What is being asked: Go from the first line to the line with "V = FreeCAD.Vector" and return those lines verbatim, ends included.

Object modeling scripts:
□ □ □ □ □

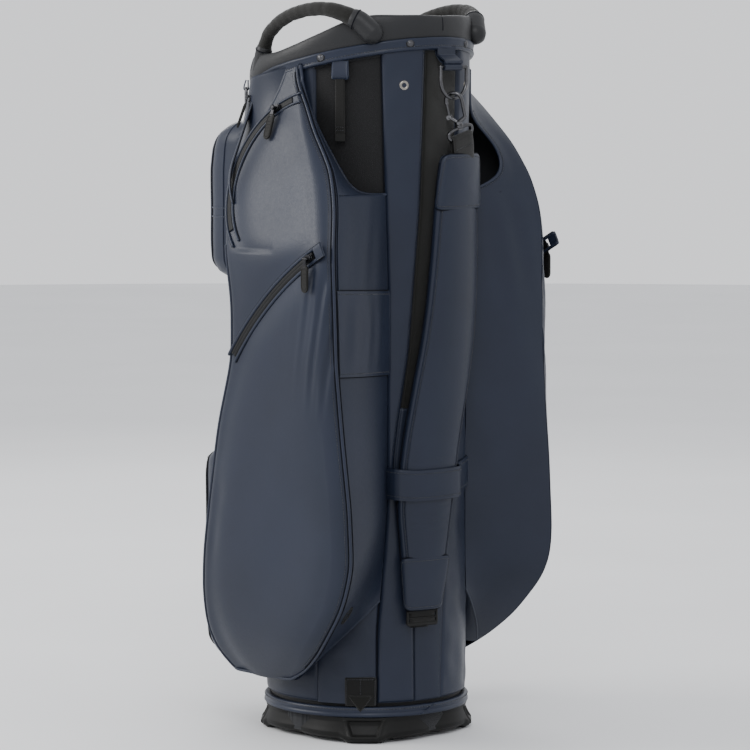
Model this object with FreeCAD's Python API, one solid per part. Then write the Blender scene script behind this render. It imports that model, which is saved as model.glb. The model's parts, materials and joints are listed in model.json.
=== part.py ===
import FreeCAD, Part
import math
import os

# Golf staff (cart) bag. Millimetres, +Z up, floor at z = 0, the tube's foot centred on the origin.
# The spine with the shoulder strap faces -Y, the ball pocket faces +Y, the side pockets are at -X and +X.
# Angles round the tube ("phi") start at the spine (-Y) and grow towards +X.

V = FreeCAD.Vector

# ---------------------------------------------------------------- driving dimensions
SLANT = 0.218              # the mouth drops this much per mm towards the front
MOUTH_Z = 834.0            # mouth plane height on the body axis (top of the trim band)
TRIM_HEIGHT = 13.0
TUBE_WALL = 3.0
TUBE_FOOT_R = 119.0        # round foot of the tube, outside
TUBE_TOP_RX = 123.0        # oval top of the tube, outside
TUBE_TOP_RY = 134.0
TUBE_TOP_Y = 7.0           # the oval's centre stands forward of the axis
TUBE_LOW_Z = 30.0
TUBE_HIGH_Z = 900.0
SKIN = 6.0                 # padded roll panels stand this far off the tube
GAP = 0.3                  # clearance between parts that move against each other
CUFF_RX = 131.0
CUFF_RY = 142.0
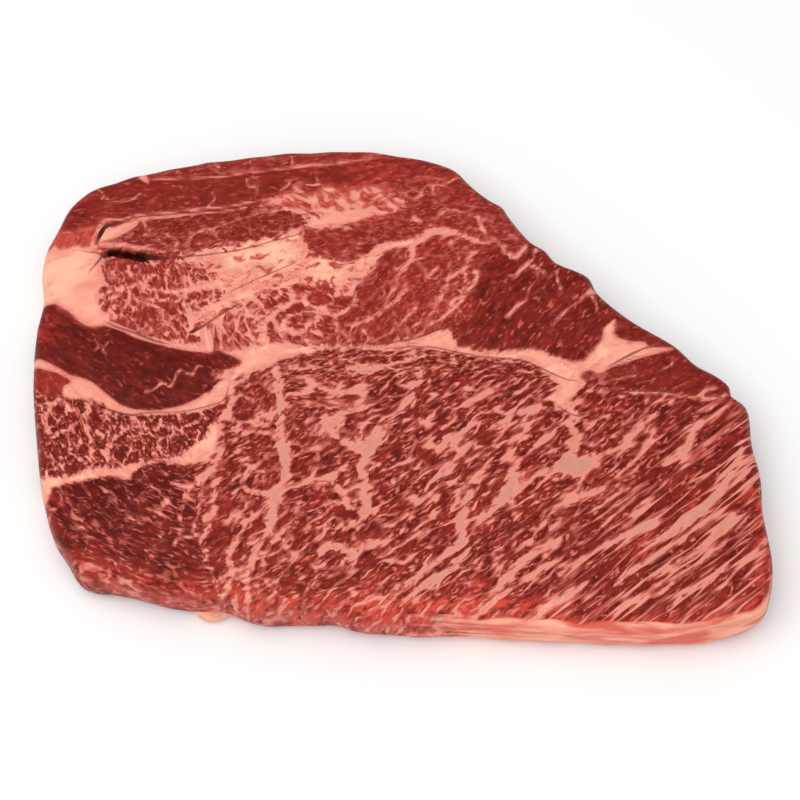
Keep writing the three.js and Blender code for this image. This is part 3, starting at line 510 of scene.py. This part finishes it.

□ □ □ □ □

Task answer:
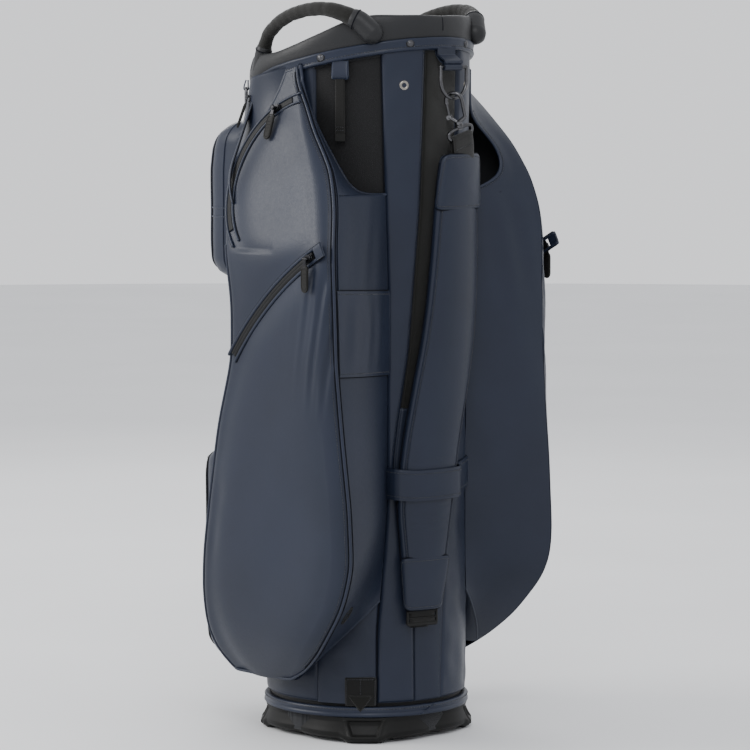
Model this object with FreeCAD's Python API, one solid per part. Then write the Blender scene script behind this render. It imports that model, which is saved as model.glb. The model's parts, materials and joints are listed in model.json.
=== part.py ===
import FreeCAD, Part
import math
import os

# Golf staff (cart) bag. Millimetres, +Z up, floor at z = 0, the tube's foot centred on the origin.
# The spine with the shoulder strap faces -Y, the ball pocket faces +Y, the side pockets are at -X and +X.
# Angles round the tube ("phi") start at the spine (-Y) and grow towards +X.

V = FreeCAD.Vector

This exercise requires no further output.